II - Despite - Haiku #4

 Sixteen years ago, a friend of mine mentioned to her mother that I had turned fifty. We’d met, once, briefly, when this grandmother flew in to lend a hand with a new baby during that exhausting transition where older siblings need attention and reassurance; infants are oblivious.  I’m not sure how the topic of my birthday even arose. Had my friend mentioned the backyard barbecue and the karaoke machine? Or, with access to affordable, if not free, long-distance calling, was their contact more frequent and the range of suitable topics dwindling?

She’ll be fine,” was the mother’s response. “Only beautiful women have trouble turning fifty.”

Why she felt the need to comment, and my friend the need to pass the comment on, remains a mystery. But there it was, the result of logical deduction: I would face my 50th birthday with ease. 
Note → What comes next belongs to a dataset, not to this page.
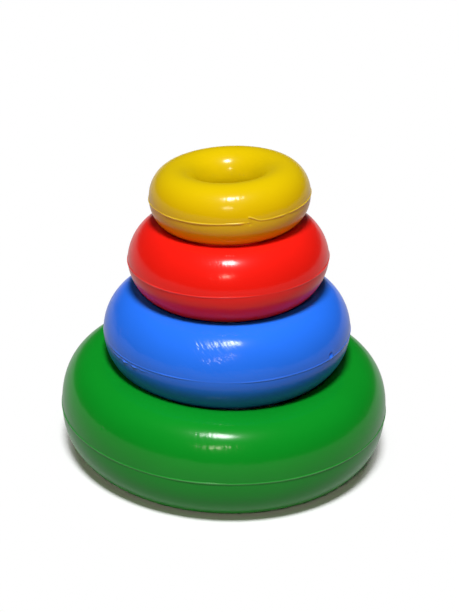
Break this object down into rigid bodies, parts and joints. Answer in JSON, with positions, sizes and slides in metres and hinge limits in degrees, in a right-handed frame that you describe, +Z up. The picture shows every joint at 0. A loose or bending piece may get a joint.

It was hard to take offence since I knew exactly what she meant. There were four categories: beautiful, smart, funny, and athletic. Women positioned each other, and themselves, into one of the columns. When? Early on. Even now, I can bring to mind each friend from my fourteenth summer and drop her into one of those slots; this is appalling, but easily done.  

Since my name was never stitched onto felt banners in a high school gym, I concluded I wasn't athletic either. But, like Aesop's turtle, my strength, endurance, and yearning to explore the natural world were designed for the long game of an active outdoor life that includes cycling, walking, hiking. Yup, I'm an athlete.

inactivity

causes me to wilt. any

trophies? medals? nope.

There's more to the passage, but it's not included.